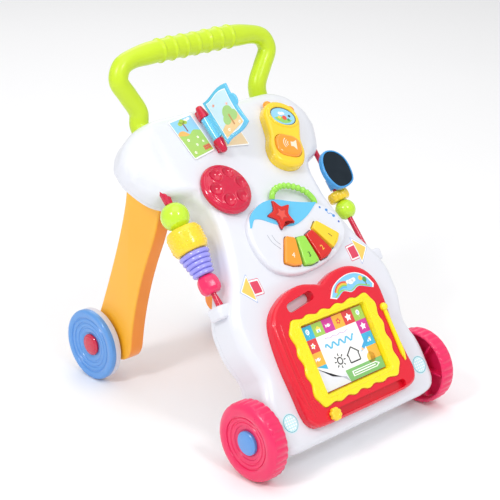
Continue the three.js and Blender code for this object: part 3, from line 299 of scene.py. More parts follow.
--
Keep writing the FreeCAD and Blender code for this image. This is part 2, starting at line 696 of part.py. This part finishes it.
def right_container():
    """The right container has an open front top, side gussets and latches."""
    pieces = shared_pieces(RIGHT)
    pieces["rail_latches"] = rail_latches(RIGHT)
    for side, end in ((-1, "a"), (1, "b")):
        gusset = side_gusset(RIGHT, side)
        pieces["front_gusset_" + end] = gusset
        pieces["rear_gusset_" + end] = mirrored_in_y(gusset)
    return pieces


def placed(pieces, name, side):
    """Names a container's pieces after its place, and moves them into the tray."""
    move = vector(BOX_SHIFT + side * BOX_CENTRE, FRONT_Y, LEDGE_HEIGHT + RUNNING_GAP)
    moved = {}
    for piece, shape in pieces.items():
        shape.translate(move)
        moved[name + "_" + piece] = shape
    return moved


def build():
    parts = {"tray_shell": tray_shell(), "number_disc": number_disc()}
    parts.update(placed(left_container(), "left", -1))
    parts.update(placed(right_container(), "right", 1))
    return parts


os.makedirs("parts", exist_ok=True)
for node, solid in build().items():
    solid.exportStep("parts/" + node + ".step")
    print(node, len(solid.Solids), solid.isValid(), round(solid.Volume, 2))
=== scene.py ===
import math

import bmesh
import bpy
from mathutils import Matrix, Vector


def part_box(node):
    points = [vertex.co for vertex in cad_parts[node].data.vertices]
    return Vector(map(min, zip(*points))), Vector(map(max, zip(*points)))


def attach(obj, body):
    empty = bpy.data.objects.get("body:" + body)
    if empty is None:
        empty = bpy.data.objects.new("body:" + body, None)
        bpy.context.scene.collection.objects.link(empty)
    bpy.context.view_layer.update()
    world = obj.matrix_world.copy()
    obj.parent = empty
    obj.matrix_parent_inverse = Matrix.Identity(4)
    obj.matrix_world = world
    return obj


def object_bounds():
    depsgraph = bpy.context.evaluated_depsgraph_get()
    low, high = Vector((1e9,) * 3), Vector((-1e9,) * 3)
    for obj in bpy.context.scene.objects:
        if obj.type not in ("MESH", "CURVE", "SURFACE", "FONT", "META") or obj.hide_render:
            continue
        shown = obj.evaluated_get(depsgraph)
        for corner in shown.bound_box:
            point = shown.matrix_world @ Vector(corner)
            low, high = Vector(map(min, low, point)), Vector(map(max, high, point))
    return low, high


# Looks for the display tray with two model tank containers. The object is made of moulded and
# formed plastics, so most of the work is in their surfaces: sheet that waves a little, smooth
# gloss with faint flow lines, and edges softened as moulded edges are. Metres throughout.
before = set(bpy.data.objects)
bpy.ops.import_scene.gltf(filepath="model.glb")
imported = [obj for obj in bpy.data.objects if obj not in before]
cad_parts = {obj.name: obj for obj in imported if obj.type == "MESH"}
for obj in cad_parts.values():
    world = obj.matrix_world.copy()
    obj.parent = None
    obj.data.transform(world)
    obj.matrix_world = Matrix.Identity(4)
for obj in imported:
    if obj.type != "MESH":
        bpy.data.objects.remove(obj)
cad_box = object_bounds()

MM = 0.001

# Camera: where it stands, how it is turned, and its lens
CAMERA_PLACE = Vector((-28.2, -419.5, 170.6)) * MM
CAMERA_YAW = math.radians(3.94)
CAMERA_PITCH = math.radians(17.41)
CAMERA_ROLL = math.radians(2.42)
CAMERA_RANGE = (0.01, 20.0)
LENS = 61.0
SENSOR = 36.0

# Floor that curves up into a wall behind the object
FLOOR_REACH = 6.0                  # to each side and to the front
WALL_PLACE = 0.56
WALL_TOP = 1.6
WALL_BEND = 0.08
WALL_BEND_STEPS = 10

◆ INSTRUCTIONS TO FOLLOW
Return nothing but the lines running from the line with "return pieces" through the line with "bpy.context.view_layer.update()", exactly as they appear.

◆ RIGHT ANSWER
    return pieces


def placed(pieces, name, side):
    """Names a container's pieces after its place, and moves them into the tray."""
    move = vector(BOX_SHIFT + side * BOX_CENTRE, FRONT_Y, LEDGE_HEIGHT + RUNNING_GAP)
    moved = {}
    for piece, shape in pieces.items():
        shape.translate(move)
        moved[name + "_" + piece] = shape
    return moved


def build():
    parts = {"tray_shell": tray_shell(), "number_disc": number_disc()}
    parts.update(placed(left_container(), "left", -1))
    parts.update(placed(right_container(), "right", 1))
    return parts


os.makedirs("parts", exist_ok=True)
for node, solid in build().items():
    solid.exportStep("parts/" + node + ".step")
    print(node, len(solid.Solids), solid.isValid(), round(solid.Volume, 2))
=== scene.py ===
import math

import bmesh
import bpy
from mathutils import Matrix, Vector


def part_box(node):
    points = [vertex.co for vertex in cad_parts[node].data.vertices]
    return Vector(map(min, zip(*points))), Vector(map(max, zip(*points)))


def attach(obj, body):
    empty = bpy.data.objects.get("body:" + body)
    if empty is None:
        empty = bpy.data.objects.new("body:" + body, None)
        bpy.context.scene.collection.objects.link(empty)
    bpy.context.view_layer.update()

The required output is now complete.